Google colab notebooks + GitHub was used to share scripts amongst team members for the building of the final product

Tasks Completed:

  • Scraped the schizophrenia forum from discourse forums.
  • Preprocessed data scraped for NLP techniques( Bag of words, tf-idf and BERT)
  • Transformed unstructured data to structured data(vectors) by implementation if NLP techniques and created a similar topic recommendation engin e using cosine similarities.

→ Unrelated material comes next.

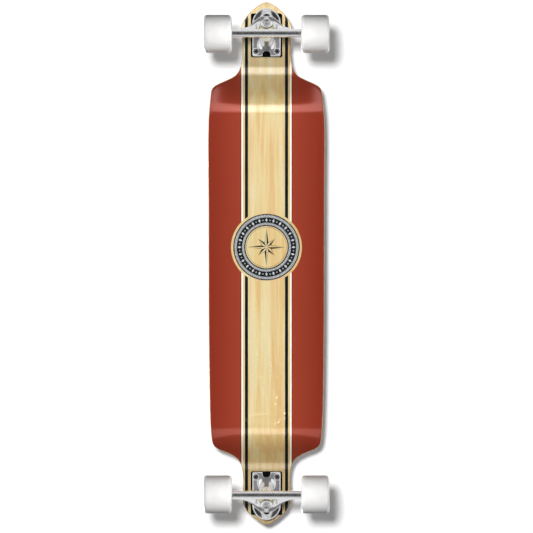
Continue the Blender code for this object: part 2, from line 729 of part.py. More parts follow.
def build_hanger(end, pivot, materials):
    """The hanger and its axle. Both hang on the pivot empty, which turns them."""
    hanger = add_object(f"{end}_hanger", hanger_mesh(), materials["cast_aluminium"], pivot)
    for name, low, high in (("road", -0.030, -RING_SEAT), ("board", RING_SEAT, 0.020)):
        seat = add_object(f"{end}_{name}_seat", turned_mesh("seat", (
            (low, BUSHING_RADIUS + 2 * GAP), (high, BUSHING_RADIUS + 2 * GAP)), 24), None, pivot)
        combine(hanger, seat, "DIFFERENCE")
    hole = add_object(f"{end}_ring_hole", turned_mesh("ring_hole", (
        (-0.012, RING_HOLE), (0.012, RING_HOLE)), 20), None, pivot)
    combine(hanger, hole, "DIFFERENCE")
    clearance = add_object(f"{end}_steer_clearance", turned_mesh("steer_clearance", (
        (CUP_START - GAP, STEER_CLEARANCE), (0.0450, STEER_CLEARANCE)), 20),
        None, pivot, (0, 0, 0), (0, -math.pi / 2, 0))
    combine(hanger, clearance, "DIFFERENCE")
    nose = add_object(f"{end}_pivot_nose", turned_mesh("pivot_nose", (
        (RING_HOLE + 0.0020, RING_SEAT - 0.0006), (BUSHING_RADIUS + 0.0010, RING_SEAT - 0.0006),
        (BUSHING_RADIUS + 0.0012, NOSE_RADIUS), (NOSE_TIP - 0.0030, NOSE_RADIUS - 0.0002),
        (NOSE_TIP - 0.0008, NOSE_RADIUS - 0.0022), (NOSE_TIP, NOSE_RADIUS - 0.0042)), 12),
        None, pivot, (0, 0, 0), (0, -math.pi / 2, 0))
    combine(hanger, nose, "UNION")

    cos, sin = math.cos(PIVOT_ANGLE), math.sin(PIVOT_ANGLE)
    axle_place = (-RING_U * cos - RING_W * sin, 0, RING_U * sin - RING_W * cos)
    bore = add_object(f"{end}_axle_bore", turned_mesh("axle_bore", (
        (-0.100, AXLE_RADIUS + GAP), (0.100, AXLE_RADIUS + GAP)), 16),
        None, pivot, axle_place, (math.pi / 2, 0, 0))
    combine(hanger, bore, "DIFFERENCE")
    end_face = AXLE_HALF_LENGTH
    add_object(f"{end}_axle", turned_mesh("axle", (
        (-end_face, AXLE_RADIUS - 0.0008), (-end_face + 0.0008, AXLE_RADIUS),
        (end_face - 0.0008, AXLE_RADIUS), (end_face, AXLE_RADIUS - 0.0008)), 16),
        materials["plated_steel"], pivot, axle_place, (math.pi / 2, 0, 0))


# ------------------------------------------------------------ wheels


def wheel_profile():
    """The wheel's section from its inner face outwards; heights from the wheel's middle."""
    rim, half = WHEEL_RADIUS, WHEEL_HALF_WIDTH
    first, second = bearing_places()
    bore = BEARING_RADIUS + GAP
    ridge = 0.0090
    return (
        (first - GAP, bore),
        (first - GAP, 0.0160),
        (-0.0200, 0.0176),
        (-half, 0.0285),
        (-half + 0.0016, 0.0336),
        (-half + 0.0068, rim),
        (half - 0.0068, rim),
        (half - 0.0016, 0.0336),
        (half, 0.0285),
        (second + BEARING_WIDTH + GAP, 0.0165),
        (second + BEARING_WIDTH + GAP, bore),
        (second - GAP, bore),
        (second - GAP, ridge),
        (first + BEARING_WIDTH + GAP, ridge),
        (first + BEARING_WIDTH + GAP, bore),
    )


def bearing_places():
    """Inner faces of the two bearings, measured outwards from the wheel's middle."""
    first = HANGER_HALF_WIDTH + GAP + SPEED_WASHER - WHEEL_CENTRE_Y
    return first, first + BEARING_WIDTH + SPACER_LENGTH


def build_wheel(end, pivot, side_name, side, materials):
    """One wheel with its bearings, the sleeve they run on and the axle nut."""
    steel = materials["plated_steel"]
    cos, sin = math.cos(PIVOT_ANGLE), math.sin(PIVOT_ANGLE)
    name = f"{end}_{side_name}"
    place = (-RING_U * cos - RING_W * sin, side * WHEEL_CENTRE_Y, RING_U * sin - RING_W * cos)
    hub = add_empty(f"{name}_hub", pivot, place, (-side * math.pi / 2, 0, 0))
    upright = -side * PIVOT_ANGLE  # undoes the pivot frame's lean, so that a flat faces down
    half_step = math.pi / WHEEL_STEPS
    add_object(f"{name}_wheel", turned_mesh("wheel", wheel_profile(), WHEEL_STEPS, True, half_step),
               materials["white_urethane"], hub, (0, 0, 0), (0, 0, upright))

    first, second = bearing_places()
    bore = RACE_RADIUS + 0.0004
    for label, start in (("inner", first), ("outer", second)):
        stop = start + BEARING_WIDTH
        add_object(f"{name}_{label}_bearing", turned_mesh("bearing", (
            (start, bore), (start, BEARING_RADIUS), (stop, BEARING_RADIUS), (stop, bore)),
            16, hollow=True), materials["bearing_steel"], hub)

    inside = AXLE_RADIUS + GAP
    washer = 0.0072
    outer = second + BEARING_WIDTH
    add_object(f"{name}_sleeve", turned_mesh("sleeve", (
        (first - SPEED_WASHER, inside),
        (first - SPEED_WASHER, washer),
        (first - GAP, washer),
        (first - GAP, RACE_RADIUS),
        (outer + GAP, RACE_RADIUS),
        (outer + GAP, washer),
        (outer + SPEED_WASHER, washer),
        (outer + SPEED_WASHER, inside),
    ), 10, hollow=True), steel, hub)

    start = outer + SPEED_WASHER + GAP
    stop = AXLE_HALF_LENGTH - WHEEL_CENTRE_Y - 0.0006
    add_object(f"{name}_axle_nut", turned_mesh("axle_nut", (
        (start, inside),
        (start, 0.0063, 6),
        (stop - 0.0022, 0.0063, 6),
        (stop - 0.0020, 0.0058),
        (stop, 0.0054),
        (stop, inside),
    ), 12, hollow=True), steel, hub)


# ------------------------------------------------------------ the whole board


def build_truck(end, axle_x, turn, materials):
    truck = add_empty(f"{end}_truck", None, (axle_x, 0, AXLE_Z), (0, 0, turn))
    pivot = add_empty(f"{end}_pivot", truck, (RING_U, 0, RING_W), (0, -PIVOT_ANGLE, 0))
    kingpin_axis = add_empty(f"{end}_kingpin_axis", truck, pivot.location, pivot.rotation_euler)
    build_riser(end, truck, materials)
    build_baseplate(end, truck, pivot, materials)
    build_pivot_cup(end, truck, pivot, materials)
    build_kingpin(end, kingpin_axis, materials)
    build_hanger(end, pivot, materials)
    for side_name, side in (("left", 1), ("right", -1)):
        facing = side if turn == 0 else -side
        build_wheel(end, pivot, side_name, facing, materials)


def main():
    clear_scene()
    materials = {name: make_material(name, *look) for name, look in LOOKS.items()}
    build_deck(materials)
    build_fasteners(materials)
    build_truck("front", FRONT_AXLE_X, 0.0, materials)
    build_truck("rear", REAR_AXLE_X, math.pi, materials)


main()
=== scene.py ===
import json
import math

import bmesh
import bpy
import numpy as np
from mathutils import Matrix, Vector


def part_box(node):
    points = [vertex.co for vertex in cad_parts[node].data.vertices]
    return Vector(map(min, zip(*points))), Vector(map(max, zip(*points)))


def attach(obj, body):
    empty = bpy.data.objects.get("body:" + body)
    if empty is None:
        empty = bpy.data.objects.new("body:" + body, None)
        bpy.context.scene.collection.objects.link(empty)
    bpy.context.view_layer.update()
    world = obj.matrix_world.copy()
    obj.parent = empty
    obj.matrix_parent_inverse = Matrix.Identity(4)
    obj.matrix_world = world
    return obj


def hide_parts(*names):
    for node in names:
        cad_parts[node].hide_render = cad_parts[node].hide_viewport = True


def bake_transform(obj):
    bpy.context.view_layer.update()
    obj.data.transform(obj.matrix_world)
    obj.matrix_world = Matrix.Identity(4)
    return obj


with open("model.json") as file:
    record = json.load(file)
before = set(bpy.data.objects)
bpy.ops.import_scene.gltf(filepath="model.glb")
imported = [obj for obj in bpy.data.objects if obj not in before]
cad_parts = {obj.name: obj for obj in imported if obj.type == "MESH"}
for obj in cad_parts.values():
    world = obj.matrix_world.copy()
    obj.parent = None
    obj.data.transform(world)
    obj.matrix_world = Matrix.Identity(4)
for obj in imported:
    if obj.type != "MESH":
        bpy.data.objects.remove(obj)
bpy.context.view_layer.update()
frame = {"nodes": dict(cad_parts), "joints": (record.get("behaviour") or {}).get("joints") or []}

# The looks of a drop-deck longboard skateboard, in metres, in the CAD frame: +X to the nose,
# +Y to the rider's left, +Z up, wheels standing on z = 0. The camera looks up at the underside.

GAP = 0.0003  # left between pieces that touch

# ------------------------------------------------------------ places read from the frame

JOINTS = {joint["name"]: joint for joint in frame["joints"]}
DECK_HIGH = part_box("deck")[1]
GRIP_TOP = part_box("grip_tape")[1].z
RISER_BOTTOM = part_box("front_riser_pad")[0].z

ROOT = "deck_assembly"
ENDS = (("front", 1), ("rear", -1))  # name, and the way of its nose along X
SIDES = (("left", 1), ("right", -1))

# ------------------------------------------------------------ sizes of the deck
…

Cosine similarities were found using structured data from different NLP techniques to find the best performing algorithm
  • Implementation of SVM and Random forest classifier for performing classification on the ketogenic forum data to create the hierarchical classification model (had to fill in for participants that failed to do their tasks from the sub-teams made)
  • Project managed the building of the hierarchical model

Meetings Attended/ Conducted

  • Team and team lead Meetings
  • Tutorials, Workshops, and Code walkthroughs
  • Sprint Planning and Retrospective
  • ML Weekly Lead Meetings
  • ML Training Sessions with Colin (webdriving + beautifulsoup+ scrapy, python, BERT)

Tasks as a Lead

  • Read assigned resources and implement scripts before giving resources to teams
  • Setting up Notion and regularly updating tasks + shared resources
  • Writing pseudo code for the hierarchical model and creating the data structures + divide tasks for participants
  • Clear any confusions regarding implementation using my digital whiteboard through one-on-one meetings
  • Providing feedback for hierarchical model tasks assigned to individual participants and guide them on how to successfully complete theirs tasks
  • Sprint planning with project lead
  • Keep track of the performance of the hierarchical models and solve arising problems (data augmentation for various classes, how to calculate accuracy for the hierarchical model)
  • Overlook and contribute to the making and the delivery of the final presentation (contributions were also made by Huiwen, Muniba Bashir, Soumya Goswami and Nikola Danevski).